If you order a beer from a bar next year, there is a chance its bubbles could have been manufactured using carbon dioxide extracted from the Bass Strait seabed.
The largest gas producer in southern Australia on Friday announced it would build a plant to recycle and purify carbon dioxide (CO2) extracted from industrial gas to use in the food and beverage industry.
Treating and purifying carbon dioxide extracted from the gas means it can be used in carbonated drinks such as beer.
Esso Australia, which extracts gas from Bass Strait for households along the east coast, has partnered with Air Liquide Australia to build the manufacturing facility at its Longford site near Sale, about three hours east of Melbourne.
Its 23 offshore oil and gas platforms off the coast of Gippsland are a joint venture between Esso, which is owned by multinational Exxon Mobil, and mining giant BHP, and currently supplies about 20 per cent of the eastern Australia gas market.
Repurposing part of decarbonising plan
Esso Australia said the move to repurpose carbon dioxide would lower its carbon footprint as it attempted to meet the targets set by the Paris international climate change agreement, and would drop its "flaring intensity" by 35 per cent by 2025.
Esso has a gas conditioning plant at Longford, which extracts carbon dioxide from the gas, but it is currently released into the atmosphere via the flaring process.
"We extract CO2 out of our gas stream, and that CO2 is vented," Exxon Mobil Australia chairman Dylan Pugh said.
"So what we're going to be doing is taking some of that potentially vented CO2, bring it into a pipeline and bring it over to the Air Liquide purification plant for processing."
From waste product to beer bubbles
Air Liquide Australia managing director Tim Kehoe said the purification and liquidation process would allow the carbon dioxide to be used for the carbonisation of drinks, food processing, water treatment and in the medical industry.
"So it's repurposed — effectively what would otherwise be a waste product turns into a beneficial product," he said.

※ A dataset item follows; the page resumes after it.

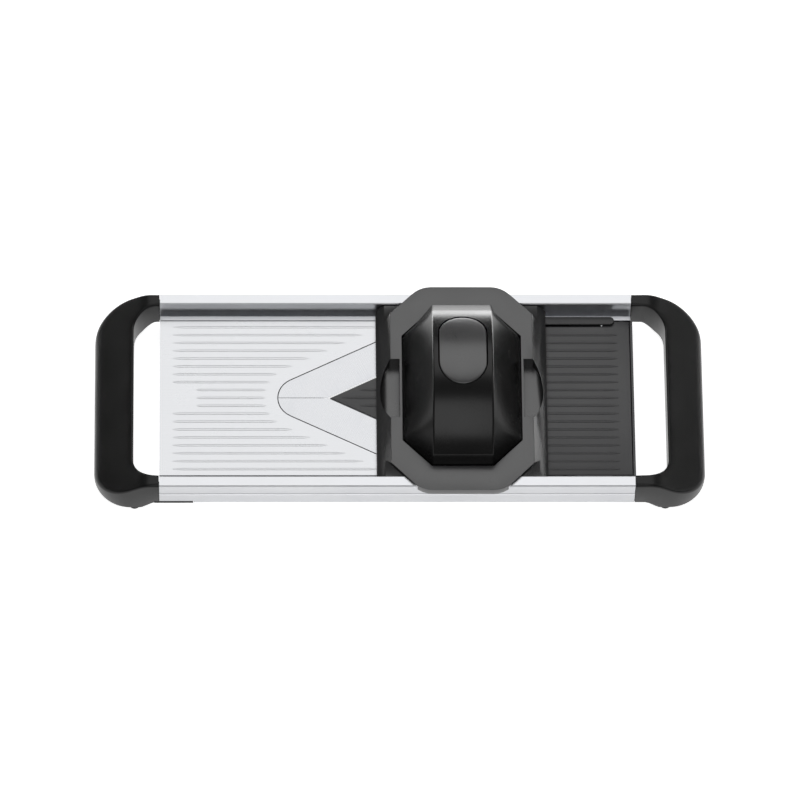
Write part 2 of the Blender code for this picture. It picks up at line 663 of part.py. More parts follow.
def button_outline(extra):
    middle = (BUTTON_Y[0] + BUTTON_Y[1]) / 2
    half_y = (BUTTON_Y[1] - BUTTON_Y[0]) / 2
    half_x = BUTTON_X + extra
    return rectangle(half_x, half_y + extra, half_x - 0.0001, (HOLDER_X, middle))


def arch_block(name, drop, bottom):
    """The solid under the knob's crest, lowered by a little, which gives the button its top."""
    steps = 16
    span = 0.042
    arch = []
    for step in range(steps + 1):
        y = span - 2 * span * step / steps
        arch.append((y, arch_height(y, drop)))
    return prism(name, [[(-span, bottom), (span, bottom)] + arch], -0.02, 0.10, "X")


def pusher_dome():
    item = knob_form("pusher_dome", 0, KNOB_BOTTOM, (BLACK, 0.3))
    combine(item, knob_form("dome_inside", KNOB_WALL, KNOB_BOTTOM - 0.002))
    combine(item, prism("button_hole", [button_outline(0.0005)], BUTTON_BOTTOM - 0.004, 0.075))
    platform = box("spring_platform", (HOLDER_X - 0.0275, -0.0220, PLATFORM_Z[0]),
                   (HOLDER_X + 0.0275, 0.0260, PLATFORM_Z[1]))
    combine(item, platform, "UNION")
    combine(item, rod("platform_hole", (HOLDER_X, 0), STEM_RADIUS + 0.0005, 0.040, 0.050))
    for number, (x, y) in enumerate(PLATE_SCREWS):
        centre = (HOLDER_X + x, y)
        boss = rod(f"dome_boss_{number}", centre, 0.0032, PIN_PLATE_Z[1] + GAP,
                   PLATFORM_Z[0] + 0.0009, sides=16)
        combine(item, boss, "UNION")
        hole = rod(f"dome_boss_hole_{number}", centre, 0.0013, 0.030, 0.0410, sides=12)
        combine(item, hole)
    return item


def pin_plate():
    outline = rectangle(SLEEVE_X - WALL - 0.0004, SLEEVE_Y - WALL - 0.0004, 0.0045, (HOLDER_X, 0))
    item = prism("pin_plate", [outline], *PIN_PLATE_Z, look=(DARK, 0.5))
    combine(item, rod("stem_hole", (HOLDER_X, 0), STEM_RADIUS + 0.0005, 0.026, 0.034))
    for number, (x, y) in enumerate(PLATE_SCREWS):
        centre = (HOLDER_X + x, y)
        combine(item, rod(f"plate_screw_seat_{number}", centre, 0.0029, 0.026, 0.0297, sides=16))
        combine(item, rod(f"plate_screw_hole_{number}", centre, 0.0013, 0.029, 0.034, sides=12))
    for number, (x, y) in enumerate(FOOD_PINS):
        combine(item, rod(f"pin_hole_{number}", (HOLDER_X + x, y), 0.0013, 0.026, 0.034, sides=12))
    return item


def food_pin(name, x, y):
    profile = [(0, 0.0310), (0.0008, 0.0310), (0.0010, 0.0308), (0.0010, 0.0240), (0, 0.0220)]
    item = turned(name, profile, (x, y), (STEEL, 0.25, 1.0), 10)
    shade(item)
    return item


def eject_button():
    item = prism("eject_button", [button_outline(0)], BUTTON_BOTTOM, 0.072, look=(DARK, 0.4))
    combine(item, arch_block("button_top", 0.0004, BUTTON_BOTTOM - 0.002), "INTERSECT")
    stem = rod("button_stem", (HOLDER_X, 0), STEM_RADIUS, EJECTOR_Z[1] + GAP, 0.0580)
    combine(item, stem, "UNION")
    combine(item, rod("stem_screw_hole", (HOLDER_X, 0), 0.0015, 0.026, 0.0380, sides=12))
    return item


def ejector_plate():
    outline = rectangle(SLEEVE_X - WALL - 0.0006, SLEEVE_Y - WALL - 0.0006, 0.0045, (HOLDER_X, 0))
    item = prism("ejector_plate", [outline], *EJECTOR_Z, look=(DARK, 0.5))
    combine(item, rod("ejector_screw_seat", (HOLDER_X, 0), 0.0033, 0.024, 0.0265, sides=16))
    combine(item, rod("ejector_screw_hole", (HOLDER_X, 0), 0.0015, 0.026, 0.028, sides=12))
    for number, (x, y) in enumerate(FOOD_PINS):
        hole = rod(f"ejector_pin_hole_{number}", (HOLDER_X + x, y), 0.0014, 0.024, 0.028, sides=12)
        combine(item, hole)
    return item


def button_spring():
    """A coil round the button's stem, from the knob's inner shelf up to the button."""
    wire = 0.0005
    low = PLATFORM_Z[1] + GAP + wire
    high = BUTTON_BOTTOM - GAP - wire
    turns = 4
    per_turn = 12
    curve = bpy.data.curves.new("button_spring", "CURVE")
    curve.dimensions = "3D"
    curve.bevel_depth = wire
    curve.bevel_resolution = 1
    curve.use_fill_caps = True
    spline = curve.splines.new("POLY")
    count = turns * per_turn + 1
    spline.points.add(count - 1)
    for index, point in enumerate(spline.points):
        turn = 2 * math.pi * index / per_turn
        rise = index / (count - 1)
        point.co = (0.0060 * math.cos(turn), 0.0060 * math.sin(turn), low + (high - low) * rise, 1)
    item = bpy.data.objects.new("button_spring", curve)
    item.location.x = HOLDER_X
    PARTS.objects.link(item)
    curve.materials.append(finish("button_spring", STEEL, 0.3, 1.0))
    return item


# ---- assembly ----------------------------------------------------------------------------------
def fastened(names, hub):
    """Parents pieces to an empty that stands on their joint's axis."""
    for name in names:
        bpy.data.objects[name].parent = hub
        bpy.data.objects[name].matrix_parent_inverse = hub.matrix_world.inverted()


def hub(name, location):
    item = bpy.data.objects.new(name, None)
    item.location = location
    PARTS.objects.link(item)
    bpy.context.view_layer.update()
    return item


def build_frame():
    rail("rear_rail", 1)
    rail("front_rail", -1)
    handle("left_handle", -1, -RAIL_LEFT, LEFT_GRIP)
    handle("right_handle", 1, RAIL_RIGHT, RIGHT_GRIP)
    landing_plate()
    blade("rear_blade", 1)
    blade("front_blade", -1)
    blade_carrier()
    cross_brace("left_cross_brace", (-0.143, -0.131), SHELF_Z[0] - GAP)
    cross_brace("right_cross_brace", (0.130, 0.1424), 0.0124, 0.0195)
    for end, where in ((1, "rear"), (-1, "front")):
        for x, hand in zip((-1, 1), ("left", "right")):
            index = 0 if x < 0 else 1
            foot(f"{hand}_{where}_foot", x * FOOT_X, end * FOOT_Y)
            screw(f"{hand}_{where}_handle_screw", HANDLE_SCREWS[index], end * HANDLE_SCREW_Y,
                  0.0074, 0.0089, 0.0024, 0.0012, 0.0145)
            screw(f"{hand}_{where}_brace_screw", BRACE_SCREWS[index], end * BRACE_SCREW_Y,
                  0.0075, 0.0089, 0.0021, 0.0010, 0.0119)
            screw(f"{hand}_{where}_carrier_screw", CARRIER_SCREWS[index], end * CARRIER_SCREW_Y,
                  0.0115, 0.0129, 0.0018, 0.0010, 0.0184)
    rod("pivot_pin", (PIVOT_X, PIVOT_Z), PIN_RADIUS, -0.0555, 0.0555, "Y", (STEEL, 0.3, 1.0))


def build_feed():
    feed_plate()
    fastened(["feed_plate"], hub("feed_plate_axis", (PIVOT_X, 0, PIVOT_Z)))
    thickness_bar()
    cam_yoke()
    names = ["thickness_bar", "cam_yoke"]
    for number, x in enumerate(YOKE_SCREWS, 1):
        names.append(f"yoke_screw_{number}")
        screw(names[-1], x, YOKE_SCREW_Y, 0.0082, 0.0095, 0.0018, 0.0008, 0.0188)
    fastened(names, hub("thickness_slide_axis", (sum(BAR_X) / 2, sum(BAR_Y) / 2, BAR_Z[0])))


def build_holder():
    carriage_shell()
    guide_shoe("rear_shoe", 1)
    guide_shoe("front_shoe", -1)
    carriage = hub("carriage_axis", (HOLDER_X, 0, HOLDER_BOTTOM))
    fastened(["carriage_shell", "rear_shoe", "front_shoe"], carriage)

    pusher_dome()
    pin_plate()
    button_spring()
    names = ["pusher_dome", "pin_plate", "button_spring"]
    for number, (x, y) in enumerate(FOOD_PINS, 1):
        names.append(f"food_pin_{number}")
        food_pin(names[-1], HOLDER_X + x, y)
    for number, (x, y) in enumerate(PLATE_SCREWS, 1):
        names.append(f"plate_screw_{number}")
        screw(names[-1], HOLDER_X + x, y, 0.0279, 0.0294, 0.0026, 0.0010, 0.0400)
    fastened(names, hub("pusher_axis", (HOLDER_X, 0, PIN_PLATE_Z[0])))

    eject_button()
    ejector_plate()
    screw("ejector_screw", HOLDER_X, 0, 0.0253, 0.0262, 0.0030, 0.0012, 0.0370)
    fastened(["eject_button", "ejector_plate", "ejector_screw"],
             hub("eject_button_axis", (HOLDER_X, 0, EJECTOR_Z[0])))


empty_scene()
PARTS = collection("mandoline_slicer")
CUTTERS = collection("cutters")
build_frame()
build_feed()
build_holder()
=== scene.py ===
# %% [markdown]
# # A V-blade mandoline, finished around its fixed frame
# The frame holds every solid at its real size and place. This lesson adds what the eye reads: soft
# moulded edges, pressed ribs, ground steel and the light. Lengths are in metres, and a factor of MM
# turns millimetres into them. Most places come from the frame's own boxes, so they follow it.

# %% Start from the frame
import math

import bmesh
import bpy
import numpy as np
from mathutils import Matrix, Vector


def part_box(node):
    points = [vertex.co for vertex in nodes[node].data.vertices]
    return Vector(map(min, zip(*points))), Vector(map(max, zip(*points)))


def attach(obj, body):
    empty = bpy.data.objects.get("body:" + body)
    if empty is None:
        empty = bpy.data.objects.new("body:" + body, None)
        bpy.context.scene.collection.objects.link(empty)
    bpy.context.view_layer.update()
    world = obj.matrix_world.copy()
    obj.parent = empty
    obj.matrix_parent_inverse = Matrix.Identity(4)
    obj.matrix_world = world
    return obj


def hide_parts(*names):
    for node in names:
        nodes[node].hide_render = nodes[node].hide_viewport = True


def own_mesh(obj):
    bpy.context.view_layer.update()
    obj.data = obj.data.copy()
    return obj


MM = 0.001
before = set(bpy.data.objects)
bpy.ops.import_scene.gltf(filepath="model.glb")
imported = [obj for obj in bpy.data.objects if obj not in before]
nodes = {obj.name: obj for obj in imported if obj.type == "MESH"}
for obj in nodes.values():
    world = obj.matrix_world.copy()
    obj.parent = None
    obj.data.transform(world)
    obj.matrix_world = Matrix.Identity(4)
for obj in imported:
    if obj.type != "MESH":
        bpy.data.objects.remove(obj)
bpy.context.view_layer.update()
rail_low, rail_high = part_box("rear_rail")
plate_low, plate_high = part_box("landing_plate")
shell_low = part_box("carriage_shell")[0]
dome_low, dome_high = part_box("pusher_dome")

# %% [markdown]
# ## The camera
# The slicer is seen from the front and high above, through a long lens from far away, so its
# parallel edges stay nearly parallel. The camera comes first, because everything is judged from it.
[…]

"We've got CO2 plants in every state of Australia, but this will be our newest.
"This will be our most technologically advanced and our most efficient plant."
Construction of the new processing facility will start soon, and it is expected to be fully operational at the start of next year, creating about 60 construction jobs.
But it is unclear how many long-term roles will be created at the site.
"A lot if it [will be] automated, but there will be at least two operators at the plant," Mr Kehoe said.